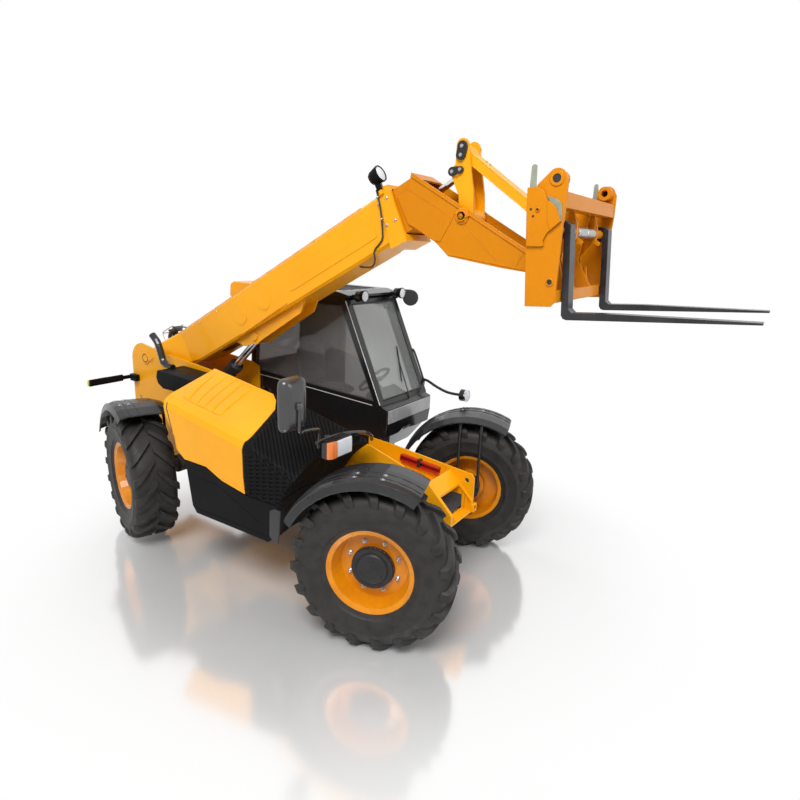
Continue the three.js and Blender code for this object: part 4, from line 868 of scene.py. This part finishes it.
def boom_nose_details():
    """Seams, folds and weld beads on the inner boom's nose, and its pivot pin heads."""
    kit = Kit(BOOM)
    welds = Kit(BOOM)
    pins = Kit(BOOM)
    for side in (-1, 1):
        y = NOSE_SIDE * side
        band = [(3932, -337), (3990, -363), (3792, -487), (3761, -461)]
        kit.prism(band, y - side, y + 5 * side)
        kit.prism([(3768, 56), (4377, -865), (4386, -855), (3777, 66)], y - side, y + 7 * side)
        for path in (
            [(3700, y, 0), (3932, y, -337), (4006, y, -367)],
            [(4034, y, -471), (4150, y, -803)],
            [(4366, y, -848), (4274, y, -910)],
        ):
            for one, two in zip(path, path[1:]):
                weld(welds, [one, two], 2.6)
        weld(welds, [(3808, y, -592), (4333, y, -969)], 5)
        pins.disc((4038, y - side, -398), (0, side, 0), 54, 13, 4, 36)
        pins.disc((4038, y + 12 * side, -398), (0, side, 0), 36, 10, 4, 32)
        pins.disc((4038, y + 22 * side, -398), (0, side, 0), 9, 3, 1, 12)
        pins.block(4052, 4092, y + 10 * side, y + 20 * side, -430, -412)
    kit.make("nose_panels", "boom_extension", DEEP_YELLOW, bevel=1.5)
    welds.make("nose_welds", "boom_extension", DEEP_YELLOW)
    pins.make("nose_pin_heads", "boom_extension", RIM_YELLOW, bevel=1.5)


def hose_run():
    """Two hoses over the boom's rear top, with their ends, guard and straps."""
    kit = Kit(BOOM)
    for y in (-28, 28):
        path = [(150, y, 112), (158, y, 156), (210, y, 192), (300, y, 200), (392, y, 160), (440, y, 112)]
        kit.tube(path, 21, 16, 14)
    kit.make("boom_hose_pair", "boom", HOSE, stands_for=["boom_hoses"])
    ends = Kit(BOOM)
    for y in (-28, 28):
        for u in (150, 440):
            fitting = [(0, -26), (25, -26), (25, -6), (23, 0), (23, 34), (20, 38), (0, 38)]
            ends.lathe(fitting, (u, y, 112), Z_AXIS, 18)
    for u in (150, 440):
        ends.block(u - 30, u + 30, -60, 60, BOOM_TOP + 2, BOOM_TOP + 22)
        for y in (-52, 0, 52):
            ends.bolt((u, y, BOOM_TOP + 22), Z_AXIS, 7)
    ends.make("boom_hose_ends", "boom", STEEL, bevel=1.5)
    guard = Kit(BOOM)
    for y in (-66, 66):
        guard.tube([(120, y, 84), (112, y, 160), (120, y, 226), (220, y, 232), (330, y, 226)], 5, 8, 12)
    guard.tube([(120, -66, 222), (120, 66, 222)], 5, 8, 12, False)
    guard.make("boom_hose_guard", "boom", STEEL)
    wrap = Kit(BOOM)
    for u in (215, 300):
        wrap.block(u - 9, u + 9, -56, 56, 166, 228)
    wrap.make("boom_hose_straps", "boom", SEAL_AND_SHADE, bevel=8)


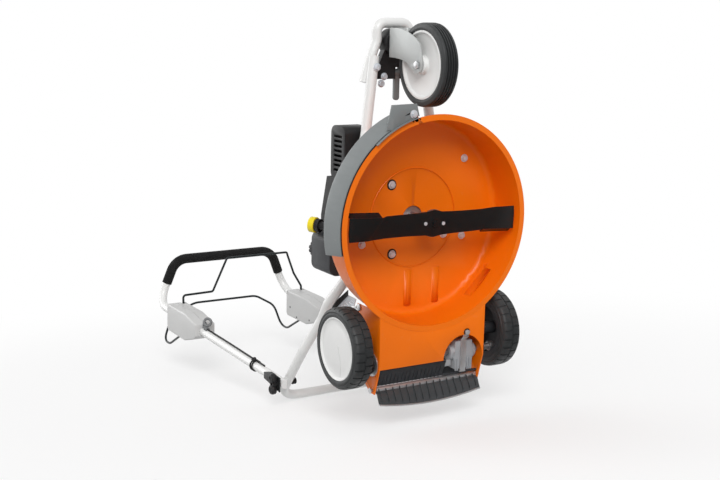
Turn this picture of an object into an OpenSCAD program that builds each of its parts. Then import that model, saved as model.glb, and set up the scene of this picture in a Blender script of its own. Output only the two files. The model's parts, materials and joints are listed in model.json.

## What you have to do
Return every line exactly.

## Written response
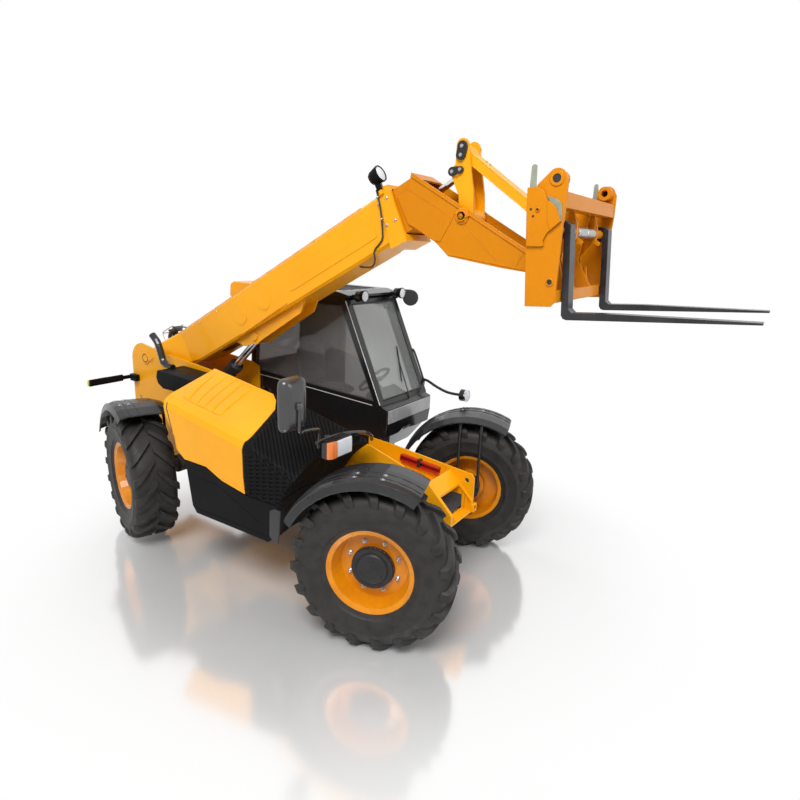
Continue the three.js and Blender code for this object: part 4, from line 868 of scene.py. This part finishes it.
def boom_nose_details():
    """Seams, folds and weld beads on the inner boom's nose, and its pivot pin heads."""
    kit = Kit(BOOM)
    welds = Kit(BOOM)
    pins = Kit(BOOM)
    for side in (-1, 1):
        y = NOSE_SIDE * side
        band = [(3932, -337), (3990, -363), (3792, -487), (3761, -461)]
        kit.prism(band, y - side, y + 5 * side)
        kit.prism([(3768, 56), (4377, -865), (4386, -855), (3777, 66)], y - side, y + 7 * side)
        for path in (
            [(3700, y, 0), (3932, y, -337), (4006, y, -367)],
            [(4034, y, -471), (4150, y, -803)],
            [(4366, y, -848), (4274, y, -910)],
        ):
            for one, two in zip(path, path[1:]):
                weld(welds, [one, two], 2.6)
        weld(welds, [(3808, y, -592), (4333, y, -969)], 5)
        pins.disc((4038, y - side, -398), (0, side, 0), 54, 13, 4, 36)
        pins.disc((4038, y + 12 * side, -398), (0, side, 0), 36, 10, 4, 32)
        pins.disc((4038, y + 22 * side, -398), (0, side, 0), 9, 3, 1, 12)
        pins.block(4052, 4092, y + 10 * side, y + 20 * side, -430, -412)
    kit.make("nose_panels", "boom_extension", DEEP_YELLOW, bevel=1.5)
    welds.make("nose_welds", "boom_extension", DEEP_YELLOW)
    pins.make("nose_pin_heads", "boom_extension", RIM_YELLOW, bevel=1.5)


def hose_run():
    """Two hoses over the boom's rear top, with their ends, guard and straps."""
    kit = Kit(BOOM)
    for y in (-28, 28):
        path = [(150, y, 112), (158, y, 156), (210, y, 192), (300, y, 200), (392, y, 160), (440, y, 112)]
        kit.tube(path, 21, 16, 14)
    kit.make("boom_hose_pair", "boom", HOSE, stands_for=["boom_hoses"])
    ends = Kit(BOOM)
    for y in (-28, 28):
        for u in (150, 440):
            fitting = [(0, -26), (25, -26), (25, -6), (23, 0), (23, 34), (20, 38), (0, 38)]
            ends.lathe(fitting, (u, y, 112), Z_AXIS, 18)
    for u in (150, 440):
        ends.block(u - 30, u + 30, -60, 60, BOOM_TOP + 2, BOOM_TOP + 22)
        for y in (-52, 0, 52):
            ends.bolt((u, y, BOOM_TOP + 22), Z_AXIS, 7)
    ends.make("boom_hose_ends", "boom", STEEL, bevel=1.5)
    guard = Kit(BOOM)
    for y in (-66, 66):
        guard.tube([(120, y, 84), (112, y, 160), (120, y, 226), (220, y, 232), (330, y, 226)], 5, 8, 12)
    guard.tube([(120, -66, 222), (120, 66, 222)], 5, 8, 12, False)
    guard.make("boom_hose_guard", "boom", STEEL)
    wrap = Kit(BOOM)
    for u in (215, 300):
        wrap.block(u - 9, u + 9, -56, 56, 166, 228)
    wrap.make("boom_hose_straps", "boom", SEAL_AND_SHADE, bevel=8)


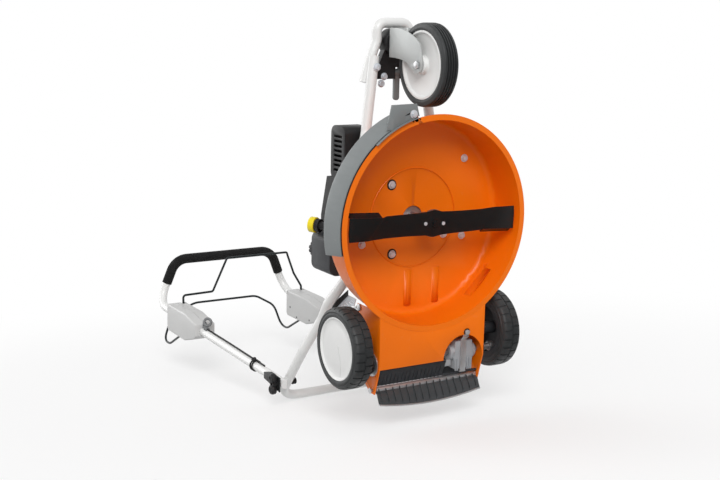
Turn this picture of an object into an OpenSCAD program that builds each of its parts. Then import that model, saved as model.glb, and set up the scene of this picture in a Blender script of its own. Output only the two files. The model's parts, materials and joints are listed in model.json.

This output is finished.